CHALLENGE =>
Reproduce the material exactly, omitting nothing.

(Some records)
+ + + + +

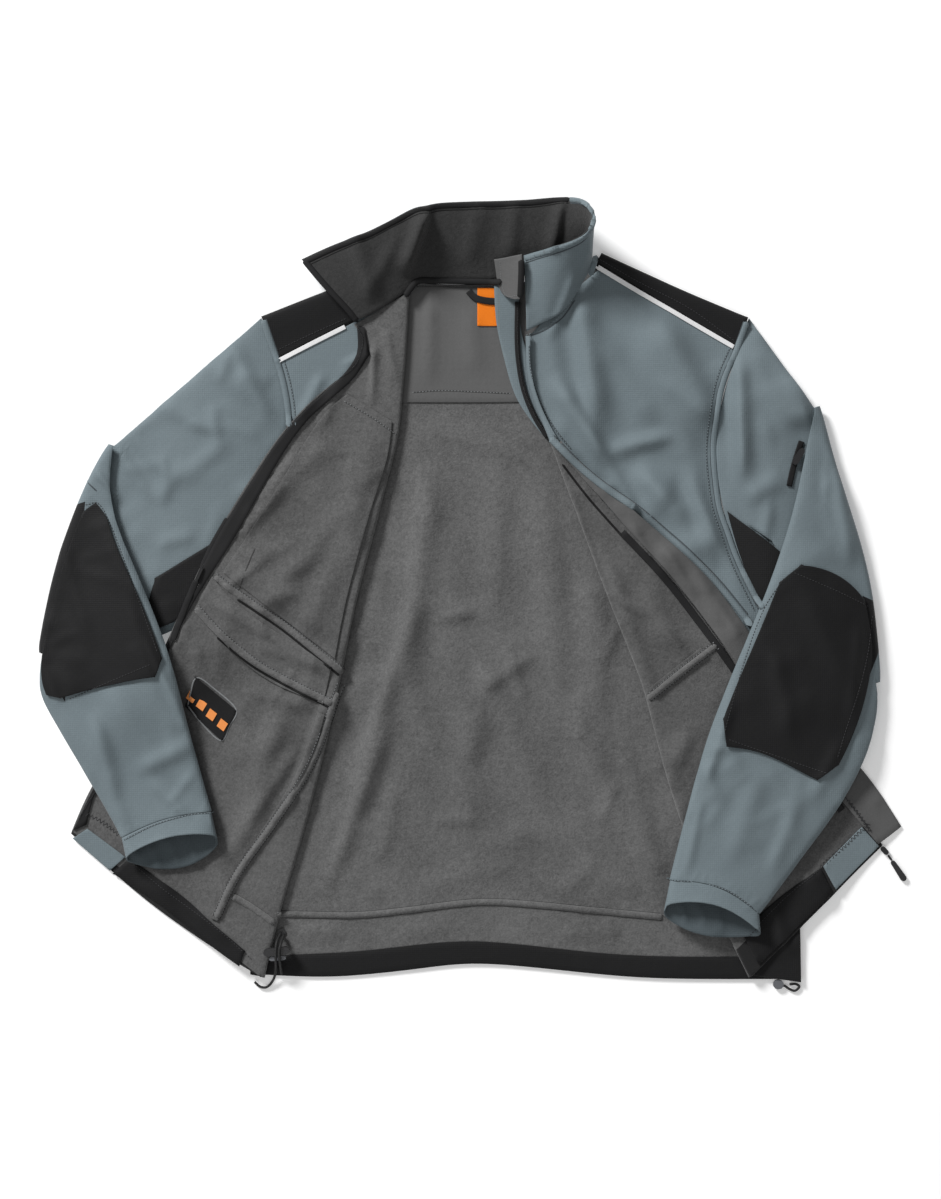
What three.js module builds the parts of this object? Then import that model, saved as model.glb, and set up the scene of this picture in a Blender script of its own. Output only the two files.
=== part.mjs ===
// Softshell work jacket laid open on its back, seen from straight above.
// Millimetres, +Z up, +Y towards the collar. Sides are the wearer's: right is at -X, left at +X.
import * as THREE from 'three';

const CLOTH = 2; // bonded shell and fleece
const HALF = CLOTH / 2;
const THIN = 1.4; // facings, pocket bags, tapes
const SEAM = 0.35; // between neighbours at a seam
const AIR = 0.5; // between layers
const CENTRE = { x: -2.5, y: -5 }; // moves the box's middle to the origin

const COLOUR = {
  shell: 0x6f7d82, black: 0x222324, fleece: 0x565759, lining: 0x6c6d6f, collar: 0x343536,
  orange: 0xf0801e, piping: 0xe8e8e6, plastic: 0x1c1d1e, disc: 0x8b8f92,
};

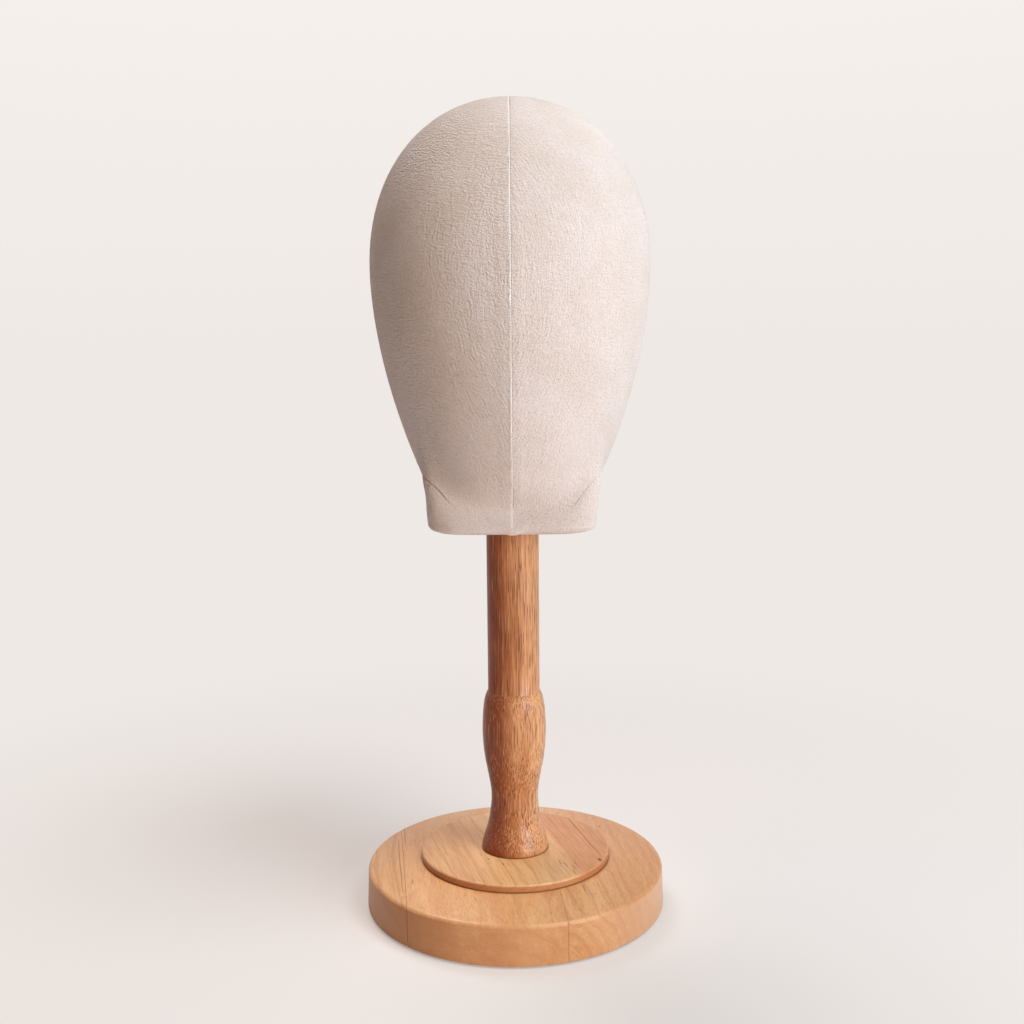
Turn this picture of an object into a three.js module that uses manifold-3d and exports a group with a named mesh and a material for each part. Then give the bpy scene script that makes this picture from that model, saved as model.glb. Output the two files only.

+ + + + +

EXERCISE SOLUTION =>
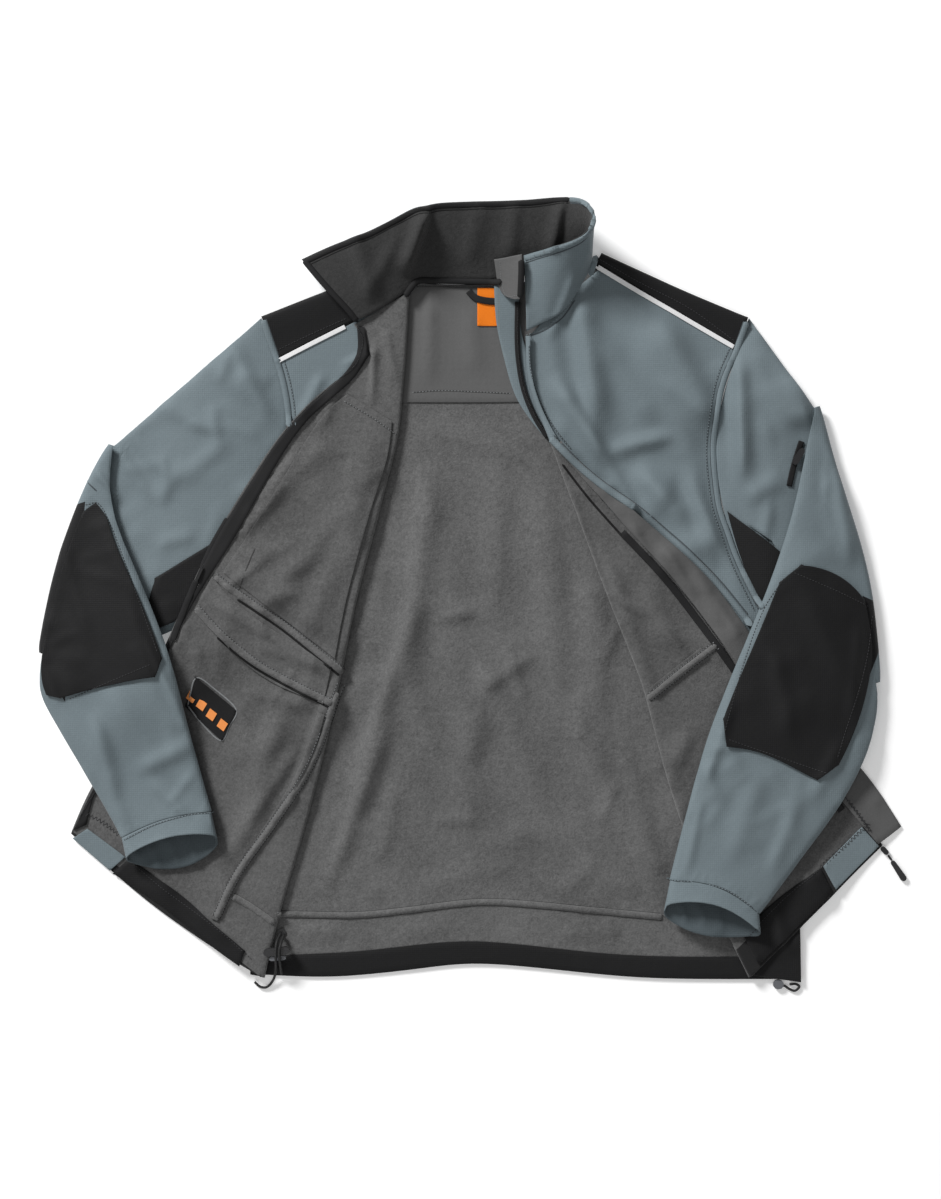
What three.js module builds the parts of this object? Then import that model, saved as model.glb, and set up the scene of this picture in a Blender script of its own. Output only the two files.
=== part.mjs ===
// Softshell work jacket laid open on its back, seen from straight above.
// Millimetres, +Z up, +Y towards the collar. Sides are the wearer's: right is at -X, left at +X.
import * as THREE from 'three';

const CLOTH = 2; // bonded shell and fleece
const HALF = CLOTH / 2;
const THIN = 1.4; // facings, pocket bags, tapes
const SEAM = 0.35; // between neighbours at a seam
const AIR = 0.5; // between layers
const CENTRE = { x: -2.5, y: -5 }; // moves the box's middle to the origin

const COLOUR = {
  shell: 0x6f7d82, black: 0x222324, fleece: 0x565759, lining: 0x6c6d6f, collar: 0x343536,
  orange: 0xf0801e, piping: 0xe8e8e6, plastic: 0x1c1d1e, disc: 0x8b8f92,
};

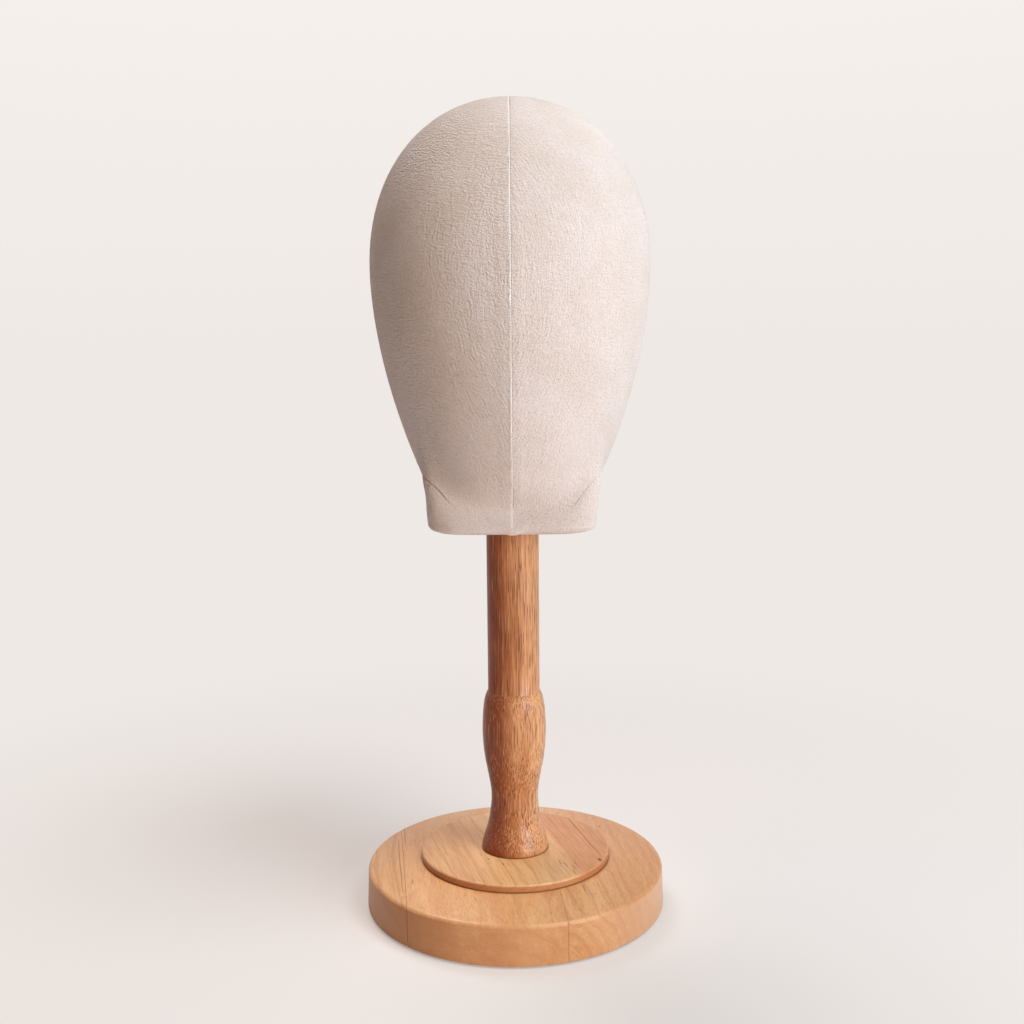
Turn this picture of an object into a three.js module that uses manifold-3d and exports a group with a named mesh and a material for each part. Then give the bpy scene script that makes this picture from that model, saved as model.glb. Output the two files only.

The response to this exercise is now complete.